SELECT customer_id, COUNT(*) AS number_of_orders  
FROM orders  
WHERE total_amount > 50  
GROUP BY customer_id  
HAVING COUNT(*) > 1; 

Output:

order_id number_of_orders
101 2

Real-World Applications to Practice

Now that you have a better understanding of how SQL aggregate functions work, it’s time to put your knowledge into practice with real-world examples.

Here are a few datasets you can use to practice SQL aggregate functions and data analysis.

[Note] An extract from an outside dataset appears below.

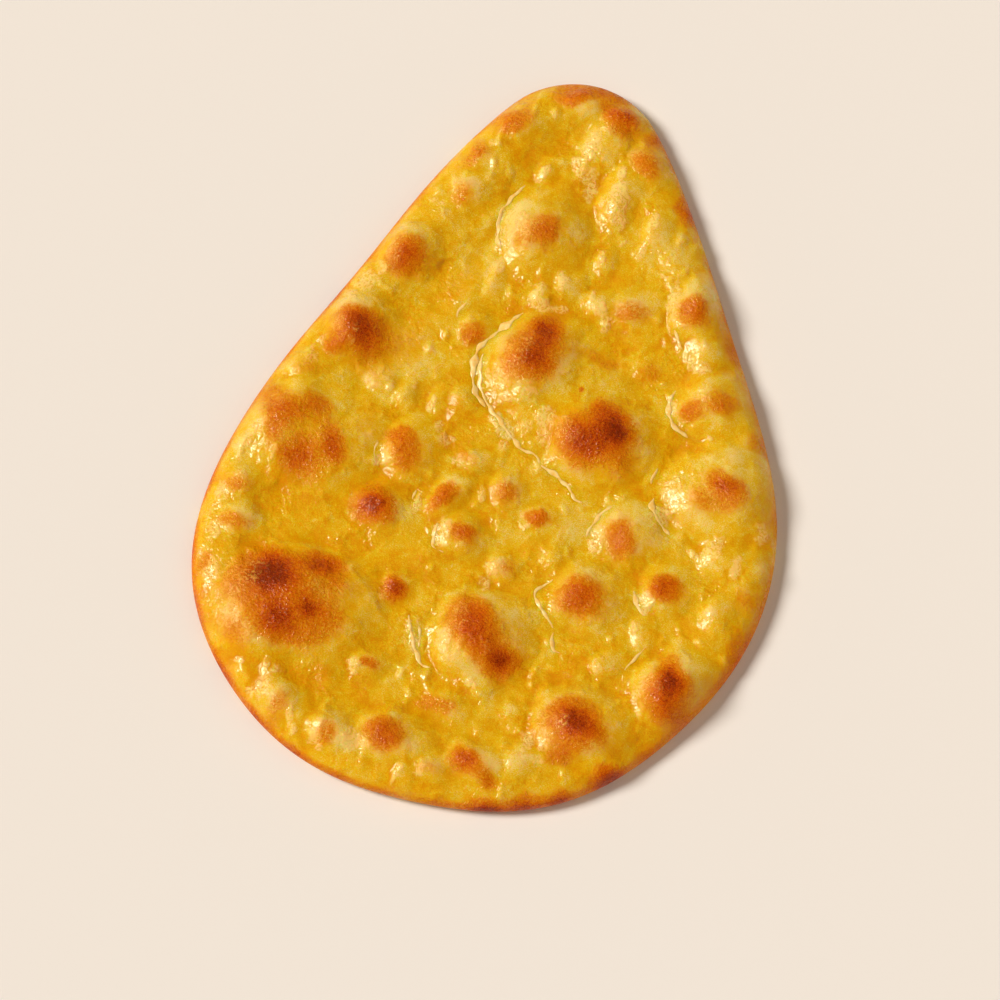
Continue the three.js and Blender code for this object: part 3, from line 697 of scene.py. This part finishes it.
def bead_mesh(width, points, seed):
    """A flat bead along a line, closed at both ends by a point. Each side's reach wavers by
    three waves and runs out at the ends as a square root. A ring's top stands over the crust
    by share * width * sin(turn), and the rest of it is sunk."""
    rng = np.random.default_rng(seed)
    line_x, line_y, along = smooth_path(points, BEAD_STEP)
    ends = np.clip(np.minimum(along, along[-1] - along) / BEAD_END, 0, 1)
    waver = sum(0.45 * np.sin(2 * np.pi * along / wave + rng.uniform(0, 6.3, (2, 1)))
                for wave in BEAD_WAVES)
    sides = 0.02 + width * np.sqrt(ends) * np.clip(0.46 + 0.5 * waver, 0.2, 1.15)
    dx, dy = np.gradient(line_x), np.gradient(line_y)
    size = np.hypot(dx, dy)
    turn = np.arange(BEAD_SPOKES) / BEAD_SPOKES * 2 * np.pi
    across, up = np.cos(turn), np.sin(turn)
    reach = np.where(across > 0, sides[0][:, None], sides[1][:, None]) * across
    x = line_x[:, None] - (dy / size)[:, None] * reach
    y = line_y[:, None] + (dx / size)[:, None] * reach
    high = BEAD_SHARE * sides.sum(0)[:, None] * np.clip(up, 0, 1) - 0.3 * BEAD_SUNK
    z = full_height(x, y) + np.where(up > 1e-9, high, -BEAD_SUNK * (1 + abs(up)))
    grid = np.stack([x, y, z], 2)
    first, last = grid[[0, -1]].mean(1)
    rings = np.arange(1, len(line_x) * BEAD_SPOKES + 1).reshape(-1, BEAD_SPOKES)
    turned = np.roll(rings, -1, 1)
    start, end = np.zeros(BEAD_SPOKES, int), np.full(BEAD_SPOKES, rings[-1, -1] + 1)
    faces = np.concatenate([
        np.stack([rings[0], start, turned[0]], 1), np.stack([rings[-1], turned[-1], end], 1),
        *[band_triangles(ring, after)[:, ::-1] for ring, after in zip(rings, rings[1:])],
    ])
    return np.concatenate([[first], grid.reshape(-1, 3), [last]]), faces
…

  1. IBM HR Analytics Attrition Dataset

  2. IBM Watson Marketing Customer Value Data

  3. Sample Sales Data

For more exploration, you can check out this article: Best Platforms to Practice SQL. It provides a list of platforms to experiment with queries and explore datasets effectively.

Best Practices for SQL Aggregate Functions

To effectively use SQL aggregate functions, here are some helpful practices:

  • Use meaningful column names for clarity.
  • Before applying aggregate functions, ensure that the columns you’re working with have the correct data types.
  • You can use multiple aggregate functions together to get a more useful analysis.
  • Avoid overusing SELECT *; specify only the columns you need.
  • Make sure to group the data by relevant columns so that the results make sense.
  • Understand how NULL values are handled by different aggregate functions.

By following these practices, you’ll be able to use SQL aggregate functions more effectively and avoid common pitfalls.

Conclusion

SQL aggregate functions are helpful tools for summarizing and analyzing data in relational databases. Learning how to use these functions can make it easier to find useful insights, make better decisions, and improve business results.

This guide is here to help you get started with SQL and use aggregate functions to your advantage. Knowing SQL is a valuable skill that can give you an edge in today’s job market. Happy learning and practicing!